DANDY GILVER & THE PROPER TREATMENT OF BLOODSTAINS by Catriona McPherson: Book Review

It’s 1926 in Edinburgh, Scotland, days before the General Strike of 1926. And the wealthy Balfour family is about to get a new lady’s maid.

Dandelion Dahlia Gilver, better known as Dandy, has been approached by Walburga Balfour, better known as Lollie, to protect her from her husband, Philip Balfour, better known as Pip. Pip has turned from the witty, kind man Lollie met at a tennis party to a man who has threatened on numerous occasions to kill her.  Without family or close friends, she has turned to private investigator Dandy for protection and hires her to serve as her maid.

When Dandy meets Pip that first night, she is surprised by his charm and seeming warmth toward his wife.  Dandy notes that his eyes are like a spaniel’s, and “It suddenly seemed very unlikely that a devil could have such brown spaniel eyes.”  But Lollie is convinced that her husband is, in her words, “a monster…beastly…pig.”  So Dandy gets a quick lesson from her own lady’s maid and joins the other eleven servants in the Balfour home (butler, cook, kitchen maid, scullery maid, tweenie, parlour maid, house maid, valet, footman, hall and boot boy, and chauffeur).

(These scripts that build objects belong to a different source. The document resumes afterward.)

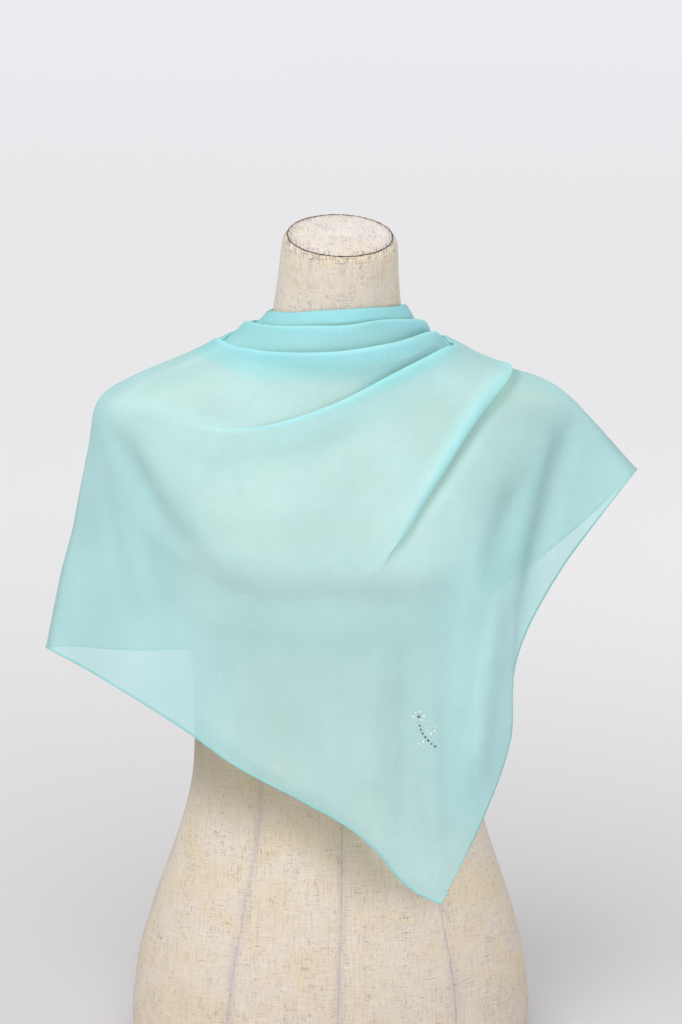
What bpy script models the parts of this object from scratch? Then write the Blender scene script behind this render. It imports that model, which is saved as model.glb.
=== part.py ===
"""A chiffon scarf worn on a linen dress form.

Metres, +Z up, the form faces -Y, and the origin is the centre of the board that it stands on.
The scarf is one sheet that closes round the shoulders. It is laid out as ribs that run from the
neck edge down to the hem, one for each direction round the neck, and as rows that run round it.
Each rib follows a plain drape, and the folds are raised from it: a fold doubles the cloth back
on itself, so that a rib passes through three layers there.
A direction is an angle in degrees seen from above: 0 is the form's left (+X), 90 is its back,
180 is its right and 270 is its front.
"""

import bisect
import math

import bmesh
import bpy
from mathutils import Vector
from mathutils.bvhtree import BVHTree

# ---- driving dimensions -------------------------------------------------------------------
GAP = 0.0003  # between pieces that touch
SEAM_INSET = 0.00025  # of each stretch of the scarf, from the line where it meets the next
CLOTH = 0.0012  # thickness of the scarf's wall
LAYER = 0.0030  # from the middle of one layer of a fold to the middle of the next
FOLD_NOSE = 0.0017  # how far a fold's rounded edge reaches past its straight layers
FOLD_SPREAD = 0.0032  # between the rows of a fold where it has died out
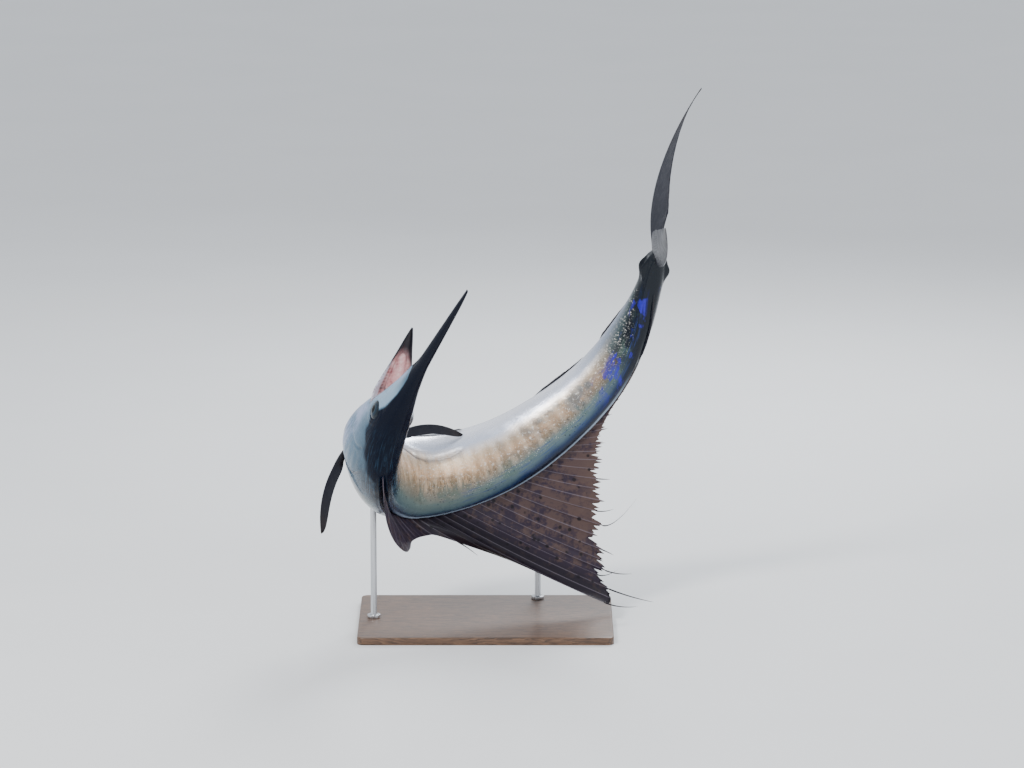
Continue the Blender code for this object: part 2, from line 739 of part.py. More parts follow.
# sail in five pieces, split along rays
all_columns, all_halves = zip(*(sail_column(k / 2) for k in range(2 * sail_rays + 1)))
all_across = normals_of(all_columns)
sail_names = ("sail_front", "sail_fore", "sail_middle", "sail_aft", "sail_rear")
for name, first, last in zip(sail_names, sail_cuts[:-1], sail_cuts[1:]):
    part = slice(2 * first, 2 * last + 1)
    columns = trimmed(all_columns[part], first > 0, last < sail_rays)
    fin = sheet(columns, all_halves[part], all_across[part])
    add(name, fin, (sail_color, 0.35, 0.0))

columns, halves = midline_fin(0.800, 0.872, 7, 1, small_dorsal, 6, 0.0016)
add("second_dorsal_fin", sheet(columns, halves), (fin_color, 0.35, 0.0))
columns, halves = midline_fin(0.792, 0.868, 7, -1, small_anal, 6, 0.0016)
add("anal_fin_second", sheet(columns, halves), (fin_color, 0.35, 0.0))
columns, halves = midline_fin(0.640, 0.735, 9, -1, first_anal, 7, 0.0018)
add("anal_fin_first", sheet(columns, halves), (fin_color, 0.35, 0.0))

for word, side, way, length, spread, bow in pectorals:
    columns, halves = pectoral_fin(side, way, length, spread, bow, 8, 12, 0.0022)
    add("pectoral_fin_" + word, sheet(columns, halves), (fin_color, 0.35, 0.0))
    columns, halves = pelvic(side)
    add("pelvic_fin_" + word, sheet(columns, halves), (fin_color, 0.35, 0.0))

for word, *shape in tail_lobes:
    columns, halves = tail_lobe(*shape)
    across = normals_of(columns)
    left = station(tail_end_share)[3]
    across[:, 0] = left * math.copysign(1.0, left.dot(across[0, 1]))
    add("tail_fin_" + word, sheet(columns, halves, across), (fin_color, 0.35, 0.0))

# the whole fish is moved so that its lowest ray clears the base
every = np.array([v for mesh in meshes.values() for v in mesh[0]])
middle = np.array(sum(sum(meshes[n][0]) / len(meshes[n][0]) for n in
                      ("head", "trunk_shoulder", "trunk_middle", "trunk_rear", "tail_stalk")) / 5)
shift = np.array((-middle[0], -middle[1], base_thick + sail_clearance - every[:, 2].min()))
for name, (verts, faces) in meshes.items():
    meshes[name] = ([v + shift for v in verts], faces)
head_rims = [([v + shift for v in verts], faces) for verts, faces in head_rims]


def plate_mesh(long_side, deep_side, thick, edge):
    """Flat base with a small bevel round its top edge."""
    rings = []
    corner = 0.02
    for inset, z in ((0.0, 0.0), (0.0, thick - edge), (edge, thick)):
        points = []
        for cx, cy, start in ((1, 1, 0), (-1, 1, 90), (-1, -1, 180), (1, -1, 270)):
            for k in range(5):
                a = math.radians(start + k * 22.5)
                x = cx * (long_side / 2 - corner) + (corner - inset) * math.cos(a)
                y = cy * (deep_side / 2 - corner) + (corner - inset) * math.sin(a)
                points.append(np.array((x, y, z)))
        rings.append(points)
    return capped(rings)


def rod_mesh(x, y, tree, low):
    """Upright rod from the base to the skin above it, its top cut to the body."""
    n = 20
    rings = []
    for radius in (rod_radius,):
        rings.append([np.array((x + radius * math.cos(2 * math.pi * k / n),
                                y + radius * math.sin(2 * math.pi * k / n), low))
                      for k in range(n)])
    tops = []
    for radius in (rod_radius, rod_radius * 0.5, 0.0):
        ring_here = []
        for k in range(n):
            px = x + radius * math.cos(2 * math.pi * k / n)
            py = y + radius * math.sin(2 * math.pi * k / n)
            hit = tree.ray_cast(Vector((px, py, low)), Vector((0, 0, 1)))
            ring_here.append(np.array((px, py, hit[0].z - gap * 3.4)))
        tops.append(ring_here)
    verts = rings[0] + tops[0] + tops[1] + [tops[2][0], np.array((x, y, low))]
    faces = []
    for k in range(n):
        i = (k + 1) % n
        faces.append((k, i, n + i))
        faces.append((k, n + i, n + k))
        faces.append((n + k, n + i, 2 * n + i))
        faces.append((n + k, 2 * n + i, 2 * n + k))
        faces.append((2 * n + k, 2 * n + i, 3 * n))
        faces.append((i, k, 3 * n + 1))
    return verts, faces


body_tree = tree_of(*(meshes[n] for n in trunk_names))
steel = ((0.55, 0.56, 0.58), 0.3, 1.0)
for name, share, aside in (("stand_rod_front", 0.345, 0.62), ("stand_rod_rear", 0.620, 0.62)):
    p, t, d, left = station(share)
    up, down, half = sizes(share)
    spot = p + shift + left * half * aside
    add(name, rod_mesh(spot[0], spot[1], body_tree, base_thick + gap), steel)
add("stand_base", plate_mesh(base_long, base_deep, base_thick, base_edge),
    ((0.05, 0.045, 0.04), 0.4, 0.0))

for name, mesh in meshes.items():
    make(name, mesh, looks[name], flat=name == "stand_base")

# the rims of the eyes and nostrils are fused into the head
rims = bpy.data.collections.new("rims")
pieces = [make("rim_" + str(k), mesh, looks["head"]) for k, mesh in enumerate(head_rims)]
for piece in pieces:
    bpy.context.scene.collection.objects.unlink(piece)
    rims.objects.link(piece)
head = bpy.data.objects["head"]
fuse = head.modifiers.new("fuse", "BOOLEAN")
fuse.operation = "UNION"
fuse.operand_type = "COLLECTION"
fuse.collection = rims
fuse.solver = "EXACT"
bpy.context.view_layer.update()
fused = bpy.data.meshes.new_from_object(head.evaluated_get(bpy.context.evaluated_depsgraph_get()))
head.modifiers.clear()
form = bmesh.new()
form.from_mesh(fused)
bmesh.ops.triangulate(form, faces=form.faces)
bmesh.ops.dissolve_degenerate(form, edges=form.edges, dist=1e-6)
bmesh.ops.triangulate(form, faces=form.faces)
form.to_mesh(head.data)
form.free()
head.data.materials.clear()
head.data.materials.append(bpy.data.materials["head_look"])
for face in head.data.polygons:
    face.material_index = 0
    face.use_smooth = True
for piece in pieces:
    bpy.data.objects.remove(piece, do_unlink=True)
bpy.data.collections.remove(rims)
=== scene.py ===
# Leaping sailfish on a plain display stand: skin, mouth, eyes, fins, stand, light and camera.
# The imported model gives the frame, and every length here is in metres.
import bpy
import math
import numpy as np
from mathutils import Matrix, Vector


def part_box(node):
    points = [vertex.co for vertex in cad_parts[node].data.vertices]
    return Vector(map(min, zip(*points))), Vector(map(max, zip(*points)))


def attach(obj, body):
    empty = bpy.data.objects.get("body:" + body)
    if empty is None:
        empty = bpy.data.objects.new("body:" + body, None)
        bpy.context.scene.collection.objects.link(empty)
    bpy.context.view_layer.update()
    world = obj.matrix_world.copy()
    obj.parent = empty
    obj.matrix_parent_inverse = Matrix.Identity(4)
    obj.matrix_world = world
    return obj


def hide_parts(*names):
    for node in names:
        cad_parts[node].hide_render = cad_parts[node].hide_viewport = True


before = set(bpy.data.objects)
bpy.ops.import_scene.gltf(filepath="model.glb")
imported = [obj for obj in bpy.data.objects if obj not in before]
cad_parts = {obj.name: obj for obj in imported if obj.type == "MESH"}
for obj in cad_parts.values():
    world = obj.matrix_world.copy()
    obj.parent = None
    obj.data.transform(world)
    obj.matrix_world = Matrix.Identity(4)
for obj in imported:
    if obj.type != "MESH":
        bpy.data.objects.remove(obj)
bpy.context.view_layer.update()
print("frame loaded:", len(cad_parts), "nodes")

# The bent spine. Places along it are shares of the length from lower jaw tip to tail fork.
fish = {"length": 1.90, "billShare": -0.202, "hingeShare": 0.150, "tailShare": 0.968,
        "mouthAngle": 33.0, "jawShare": 0.130}

# share, bearing, climb and roll of the rearward direction in degrees
spineTable = (
    (0.00, 118, -43, 200), (0.15, 118, -43, 199), (0.20, 115, -43, 189),
    (0.26, 92, -40, 165), (0.34, 60, -20, 154), (0.42, 33, -3, 164),
    (0.50, 17, 13, 169), (0.60, 6, 31, 166), (0.70, 1, 43, 162),
    (0.80, 1, 59, 157), (0.86, -12, 66, 151), (0.90, -32, 69, 150),
    (0.97, -64, 70, 158), (1.00, -70, 70, 161))

# share, height above the axis, depth below it, half width, as shares of the length
sectionTable = (
    (-0.202, 0.0008, 0.0008, 0.0009), (-0.175, 0.0026, 0.0022, 0.0028),
    (-0.10, 0.0056, 0.0044, 0.0058), (-0.02, 0.0078, 0.0058, 0.0085),
    (0.00, 0.0092, 0.0062, 0.0093), (0.05, 0.0165, 0.0220, 0.0150),
    (0.09, 0.0265, 0.0330, 0.0215), (0.125, 0.0370, 0.0400, 0.0272),
    (0.16, 0.0505, 0.0480, 0.0325), (0.20, 0.0635, 0.0570, 0.0365),
    (0.25, 0.0690, 0.0615, 0.0390), (0.35, 0.0680, 0.0640, 0.0395),
    (0.45, 0.0630, 0.0610, 0.0375), (0.55, 0.0565, 0.0555, 0.0345),
    (0.65, 0.0485, 0.0495, 0.0315), (0.75, 0.0405, 0.0415, 0.0280),
    (0.85, 0.0295, 0.0300, 0.0230), (0.92, 0.0208, 0.0208, 0.0188),
    (0.955, 0.0178, 0.0178, 0.0160), (0.98, 0.0185, 0.0185, 0.0100))

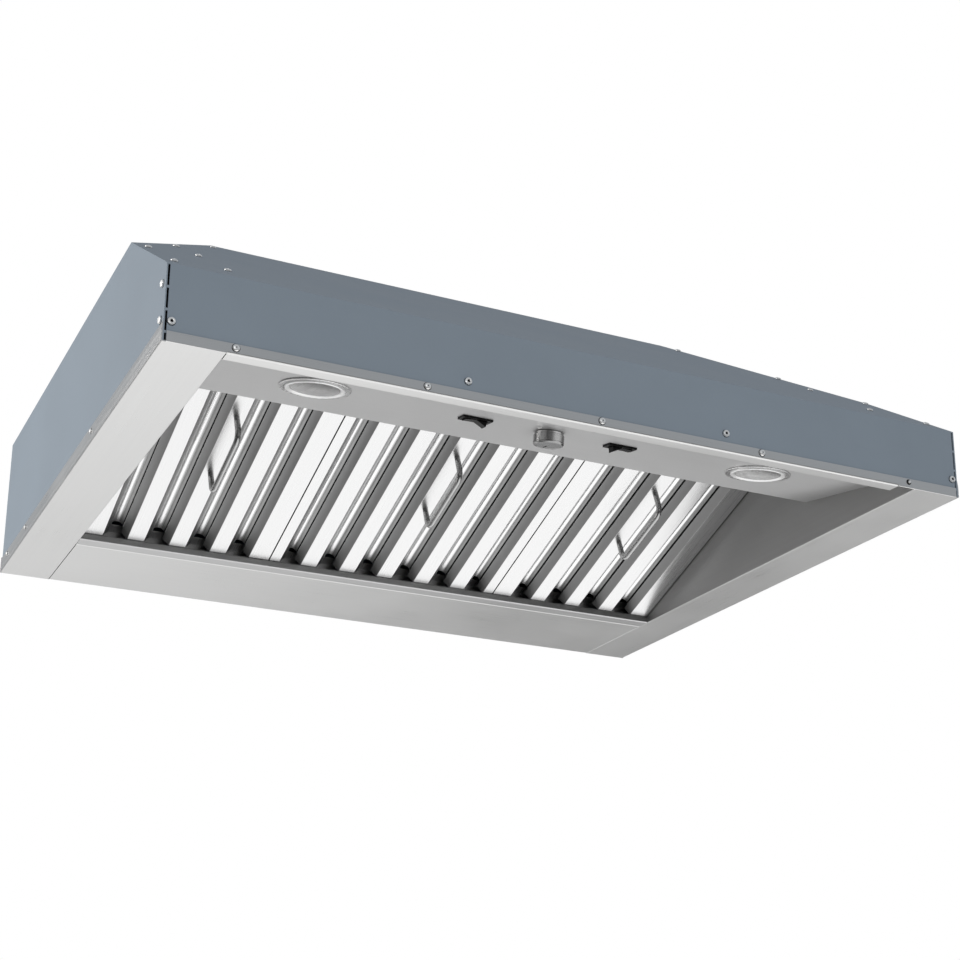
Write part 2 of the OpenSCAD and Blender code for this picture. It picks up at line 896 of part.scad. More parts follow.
module lamp_can(side) {
    inner_r = lamp_hole_r;
    color(dark_steel)
    at_lamp(side)
        rotate_extrude()
            polygon([[inner_r, sheet_t], [can_flange_r, sheet_t], [can_flange_r, 2 * sheet_t],
                [can_r, 2 * sheet_t], [can_r, lamp_can_h], [0, lamp_can_h],
                [0, bulb_z + bulb_h], [holder_r, bulb_z + bulb_h],
                [holder_r, lamp_can_h - sheet_t], [inner_r, lamp_can_h - sheet_t]]);
}

module left_lamp_bezel() { lamp_bezel(-1); }
module right_lamp_bezel() { lamp_bezel(1); }
module left_lamp_lens() { lamp_lens(-1); }
module right_lamp_lens() { lamp_lens(1); }
module left_lamp_bulb() { lamp_bulb(-1); }
module right_lamp_bulb() { lamp_bulb(1); }
module left_lamp_can() { lamp_can(-1); }
module right_lamp_can() { lamp_can(1); }

// Switches and speed control

switch_rim_t = 2.2;
switch_body_h = 20;
rocker_pivot_z = 2;
rocker_tilt = 11;
rocker_l = 23.2;
rocker_tip = 5.8;
rocker_dish = 2.6;
rocker_back = 3;
trunnion_r = 1.2;
terminal_w = 4.8;
terminal_t = 0.8;
terminal_h = 8;
switch_wall = 1.2;

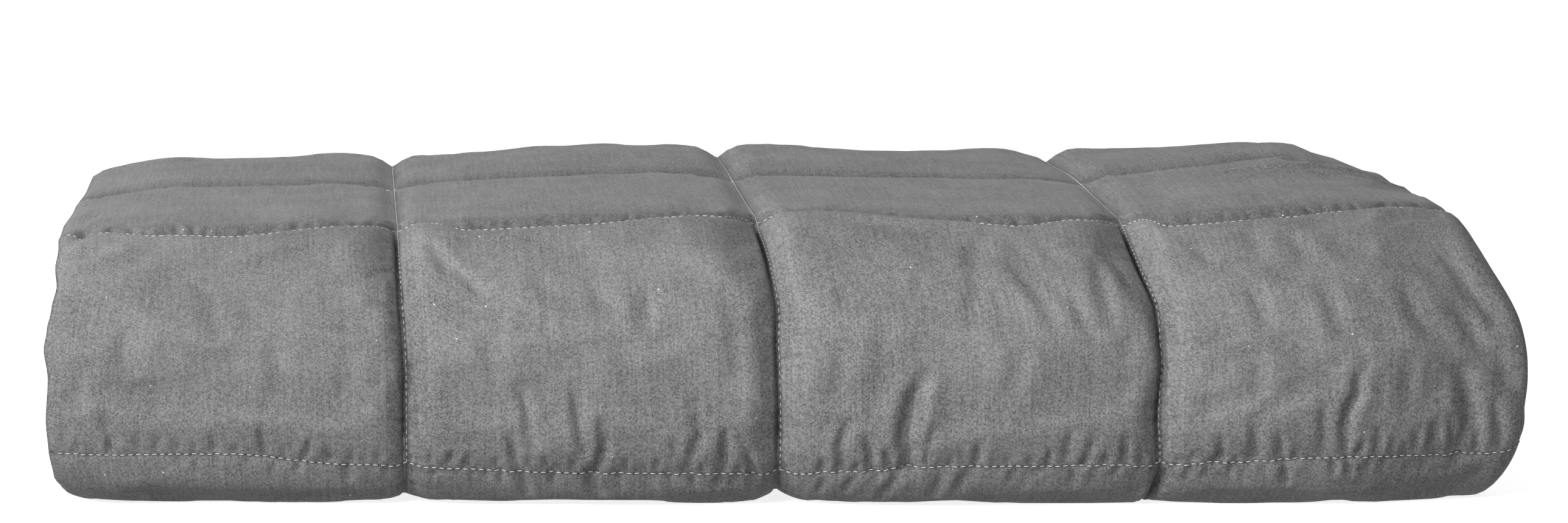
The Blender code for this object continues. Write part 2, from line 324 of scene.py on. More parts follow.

But when Dandy wakes the first morning after her arrival, she finds Pip Balfour dead, brutally stabbed in his own bed. And now Dandy’s position in the household is even more precarious; she must continue her role as a servant while trying to discover who the murderer is.  After she and the police inspector have determined that there was no way for an outsider to enter the premises, which were locked and bolted each night, suspicion is limited to the eleven servants, with or without an outside accomplice.  There certainly are enough possibilities, as nearly each of the servants tells of having been severely wronged by Pip.

One of the most fascinating chapters comes near the end, when Dandy and her partner Alec take the teenage hall boy to his home on his day off.  Ordinarily Mattie walks the nine miles each way, carrying a basket of goodies that the Balfour cook gives him, but as Dandy and Alec want to talk to him they give Mattie a ride.  Although Dandy understands that the village will not be like the pretty English places she is used to, she is appalled by a village “unlike any village I had ever seen:  no shops, no real streets, and no church spires nor inns nor schoolhouses–nothing except that three long straight rows (of houses) set down at the edge of the rough.”

Although kindhearted, Dandy has lived in her own comfortable world for so long that she has lost touch with the lives of many of her fellow citizens. Inside Mattie’s house Dandy makes two unthinking blunders–she goes to the sink to fill the tea kettle (no running water) and asks why the family hasn’t heard the news about Pip’s murder on the wireless (no such luxury as a wireless).  She thus begins to have a better understanding of why the General Strike was called by the country’s miners and why it spread to various other trade unions throughout the nation.